README.md · knowledgator/comprehend_it-base at ba57149003bbc48cb61fed923db1e3f2607770a1

metadata

license: apache-2.0
datasets:
  - multi_nli
  - xnli
  - dbpedia_14
  - SetFit/bbc-news
  - squad_v2
  - race
language:
  - en
metrics:
  - accuracy
  - f1
library_name: transformers
pipeline_tag: zero-shot-classification
tags:
  - classification
  - information-extraction
  - zero-shot

comprehend_it-base

This is a model based on DeBERTaV3-base that was trained on natural language inference datasets as well as on multiple text classification datasets.

It demonstrates better quality on the diverse set of text classification datasets in a zero-shot setting than Bart-large-mnli while being almost 3 times smaller.

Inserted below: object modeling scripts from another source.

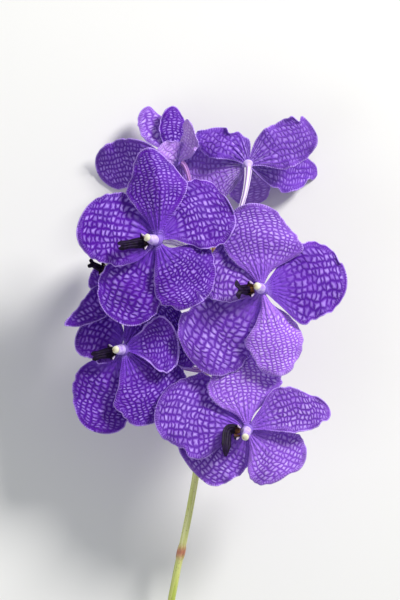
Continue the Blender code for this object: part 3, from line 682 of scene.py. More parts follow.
bloom(
    "bloom_top_left", (-16.0, 85.5, 34.0), (-0.82, 0.1, 0.4), (-0.9, -0.2, 0.38), (-22, -2, 10), 0,
    tepal("petal_left", root=(-1, 0, -1.5), tip=(-48.6, -4.5, -24), width=32, turn=-25, widest=0.55,
          blunt=2.4, wave=1.6, bow=-3, claw=4, rests=True,
          left=(1, 1, 0.97, 1.02, 1.15), right=(1.3, 1.25, 1.12, 1.1, 1.1)),
    tepal("sepal_pale", root=(0, 1, -1.5), tip=(-16.2, 35.3, -20), width=20, turn=25, cup=-2,
          claw=3, neck=2.0, left=(1, 1.2, 1.22, 1.2, 1.2), right=(1, 1, 0.85, 0.7, 0.5)),
    tepal("sepal_dark", root=(0.5, 1.5, -0.8), tip=(-1, 34.9, -9), width=18, turn=10, cup=-2,
          claw=3, left=(1, 1.05, 1, 0.9, 0.85), right=(1, 1, 1, 0.9, 0.75)),
    tepal("petal_folded", root=(1, -0.2, 0.2), tip=(9, 24.5, 15), width=18, sway=5, turn=-50,
          fold=-2, claw=3),
    tepal("sepal_near", root=(3, -1.2, 0.2), tip=(-9.5, 7.5, 18), width=20, claw=3,
          left=(1, 0.6, 0.5, 0.5, 0.6), right=(2.2, 1.5, 1, 0.9, 0.9)),
)
bloom(
    "bloom_top_right", (29.5, 83.0, 36.0), (0.0, 0.6, -0.8), (0.0, 0.5, -0.87), (2, 8, -15), 180,
    tepal("upper_left", root=(0, 0, 0), tip=(-31, 20.5, 8), width=21, sway=5, wave=2.2, waves=2,
          claw=4, left=(1, 1.1, 1.3, 1.3, 1.1), right=(2.3, 1.1, 0.9, 0.55, 0.25)),
    tepal("left", root=(0, 0, -1), tip=(-45, -1, -10), width=36, cup=2, claw=4,
          left=(2, 1.5, 1.15, 1.1, 1.45)),
    tepal("bottom", root=(-0.5, -1, -1.5), tip=(4, -23.2, -30), width=26, claw=4, rests=True,
          left=(1.6, 1.3, 1, 0.95, 0.9), right=(1.7, 1.35, 1.05, 1, 1)),
    tepal("upper_right", root=(0, 0, 0), tip=(42.4, 18.5, 4), width=29, sway=-2.3, wave=1.6, claw=4,
          left=(1.6, 1.25, 0.98, 1.1, 1.7), right=(0.9, 1.1, 1, 0.92, 0.8)),
    tepal("right", root=(1, 0, 0.5), tip=(44.2, -4, -30), width=26, sway=2, wave=1.6, claw=4,
          rests=True, right=(1, 1.05, 0.95, 0.74, 0.55)),
)

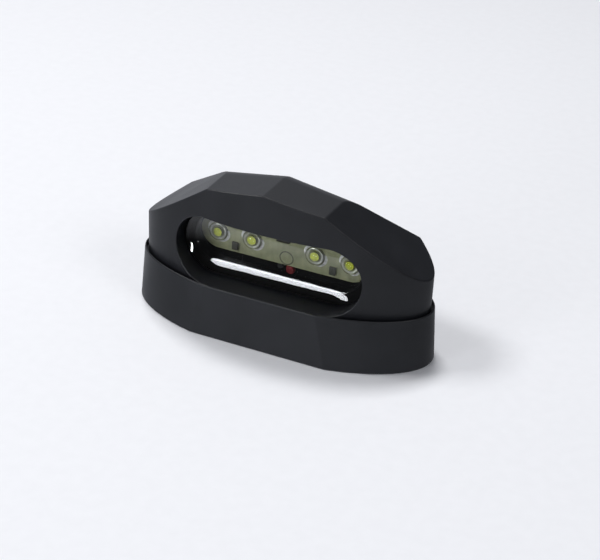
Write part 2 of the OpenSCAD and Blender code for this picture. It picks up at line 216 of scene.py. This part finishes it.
foot_length, foot_depth, foot_flat, rim_height = 84.0, 38.4, 17.1, 14.8
side_draft, front_draft = 1.05, 0.3
insert_x, screw_x, screw_y, cable_y = 25, 33, 4.2, 9
boss_r, pillar_r, insert_r, screw_r, head_r, cable_r = 5.5, 3.25, 3.5, 1.7, 3.15, 3.5
in_floor, boss_top, pillar_top, insert_deep, head_deep, under, over = 2.0, 7.0, 8.0, 6.0, 2.4, -1, 20


def housing_level(inset, z):
    """The housing's outline at a height, drawn in by its draft and by the given inset."""
    rise = z / rim_height
    drawn = side_draft * rise + inset
    return oval_ring(foot_length - 2 * drawn, foot_depth - 2 * drawn, foot_flat - front_draft * rise - inset, z)


# Inset and height, up the outside, over the lip at the rim and down the inside.
housing = loft("lower_housing", [housing_level(*level) for level in (
    (0.4, 0.0), (0.2, 0.05), (0.06, 0.18), (0.0, 0.4), (0.0, 7.0), (0.0, 14.45), (0.04, 14.62), (0.12, 14.74),
    (0.2, 14.8), (0.3, 14.8), (0.37, 14.76), (0.4, 14.66), (0.42, 13.28), (1.2, 13.28), (1.2, 8.0), (3.0, 8.0),
    (3.0, 2.6))])
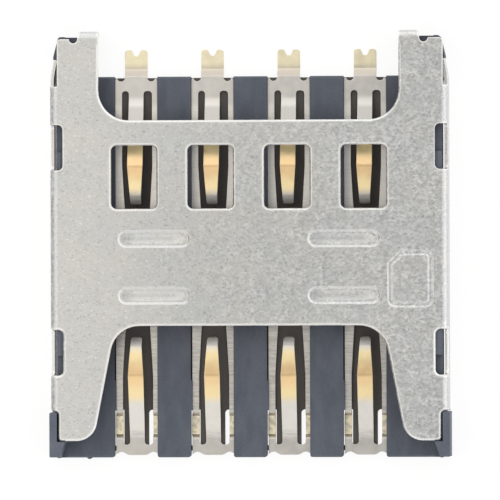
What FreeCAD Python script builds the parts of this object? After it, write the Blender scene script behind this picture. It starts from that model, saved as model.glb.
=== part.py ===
import FreeCAD, Part
import math
import os

# Card socket for a 15 x 12 mm card with eight contacts, soldered flat on a board.
# Frame of the part: the board is the plane z = 0 and z points up off it.
# The card goes in along +y, x runs across it, and the origin is under the middle of the part.
# All sizes are in millimetres.

Vector = FreeCAD.Vector

# The card
card_width = 12.0
card_thickness = 0.76

# Where the contacts touch the card
contact_pitch = 2.54
contacts_per_row = 4
row_spacing = 6.98

# Lengths along the card's path, from the entry face to the rear tabs
gate_proud = 0.05
entry_to_front_row = 2.71
rear_row_to_floor_edge = 2.965
ear_length = 1.315
tab_gap = 0.05

# Sheets and heights
shell_sheet = 0.12
contact_sheet = 0.12
standoff = 0.05
floor_thickness = 0.37
web_thickness = 0.10
card_headroom = 0.10

# Widths across the card's path
card_side_clearance = 0.13
side_wall = 0.27
shell_gap = 0.08
post_overhang = 0.05
contact_clearance = 0.01

# Shell: bends, arms and legs
bend_inner_radius = 0.13
arm_margin = 0.465
right_arm_rim = 0.09
arm_cut_radius = 1.0
plate_edge_behind_row = 1.50
arm_slit_behind_row = 2.63
tongue_length = 0.88
tongue_inset = 0.12
tongue_drop = 0.30
tongue_gap = 0.02
tongue_bend_radius = 2.00
mouth_margin = 0.63
mouth_edge_behind_row = 1.67
mouth_flare = 11.0
mouth_radius = 0.96
leg_radius = 1.10
leg_corner = 0.12
leg_from_entry = 0.575
wall_from_entry = 1.545
wall_foot = 0.10
solder_lug_length = 0.70
tab_width = 0.69
tab_taper = 0.08
tab_shoulder_radius = 0.15
relief_radius = 0.14
rollover = 0.05

# Shell: openings and pressed forms
window_margin = 0.05
window_behind_row = 0.67
window_before_row = 1.43
window_corner = 0.18
side_slot_length = 1.51
side_slot_reach = 0.43
side_slot_depth = 0.45
side_slot_corner = 0.17
rear_slot_behind_row = 0.605
front_slot_behind_row = 0.79
stiffener_length = 2.40
stiffener_width = 0.57
stiffener_depth = 0.05
stiffener_slope = 0.06
stiffener_x = 3.15
stiffener_spacing = 1.88

# Housing
ear_shoulder = 0.10
ear_narrowing = 0.17
ear_corner = 0.10
raised_wall_behind_front_row = 0.69
raised_wall_behind_rear_row = 0.45
raised_wall_step = 0.18
wall_rear_behind_row = 2.60
post_setback = 0.03
post_top_gap = 0.02
lead_in = 0.18
edge_break = 0.06
rib_end_radius = 0.10
ear_shoulder_radius = 0.30
pocket_room = 0.04
hold_down = 0.04
right_hold_down = 0.03
hold_down_from_row = 0.15
hold_down_length = 1.00
ear_setback = 0.12
web_rear_setback = 0.04
web_front_setback = 0.22
gate_radius = 0.11
gate_from_outer_contact = 1.59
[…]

Moreover, the model can be used for multiple information extraction tasks in zero-shot setting, including:

Named-entity recognition;
Relation extraction;
Entity linking;
Question-answering;

With the zero-shot classification pipeline

The model can be loaded with the zero-shot-classification pipeline like so:

from transformers import pipeline
classifier = pipeline("zero-shot-classification",
                      model="knowledgator/comprehend_it-base")

You can then use this pipeline to classify sequences into any of the class names you specify.

sequence_to_classify = "one day I will see the world"
candidate_labels = ['travel', 'cooking', 'dancing']
classifier(sequence_to_classify, candidate_labels)
#{'labels': ['travel', 'dancing', 'cooking'],
# 'scores': [0.9938651323318481, 0.0032737774308770895, 0.002861034357920289],
# 'sequence': 'one day I will see the world'}

If more than one candidate label can be correct, pass multi_label=True to calculate each class independently:

candidate_labels = ['travel', 'cooking', 'dancing', 'exploration']
classifier(sequence_to_classify, candidate_labels, multi_label=True)
#{'labels': ['travel', 'exploration', 'dancing', 'cooking'],
# 'scores': [0.9945111274719238,
#  0.9383890628814697,
#  0.0057061901316046715,
#  0.0018193122232332826],
# 'sequence': 'one day I will see the world'}

With manual PyTorch

# pose sequence as a NLI premise and label as a hypothesis
from transformers import AutoModelForSequenceClassification, AutoTokenizer
nli_model = AutoModelForSequenceClassification.from_pretrained('knowledgator/comprehend_it-base')
tokenizer = AutoTokenizer.from_pretrained('knowledgator/comprehend_it-base')

premise = sequence
hypothesis = f'This example is {label}.'

# run through model pre-trained on MNLI
x = tokenizer.encode(premise, hypothesis, return_tensors='pt',
                     truncation_strategy='only_first')
logits = nli_model(x.to(device))[0]

# we throw away "neutral" (dim 1) and take the probability of
# "entailment" (2) as the probability of the label being true 
entail_contradiction_logits = logits[:,[0,2]]
probs = entail_contradiction_logits.softmax(dim=1)
prob_label_is_true = probs[:,1]

Benchmarking

Below, you can see the F1 score on several text classification datasets. All tested models were not fine-tuned on those datasets and were tested in a zero-shot setting.

Model	IMDB	AG_NEWS	Emotions
Bart-large-mnli (407 M)	0.89	0.6887	0.3765
Deberta-base-v3 (184 M)	0.85	0.6455	0.5095
Comprehendo (184M)	0.90	0.7982	0.5660

Future reading

Check our blogpost - "The new milestone in zero-shot capabilities (it’s not Generative AI).", where we highlighted possible use-cases of the model and why next-token prediction is not the only way to achive amazing zero-shot capabilites. While most of the AI industry is focused on generative AI and decoder-based models, we are committed to developing encoder-based models. We aim to achieve the same level of generalization for such models as their decoder brothers. Encoders have several wonderful properties, such as bidirectional attention, and they are the best choice for many information extraction tasks in terms of efficiency and controllability.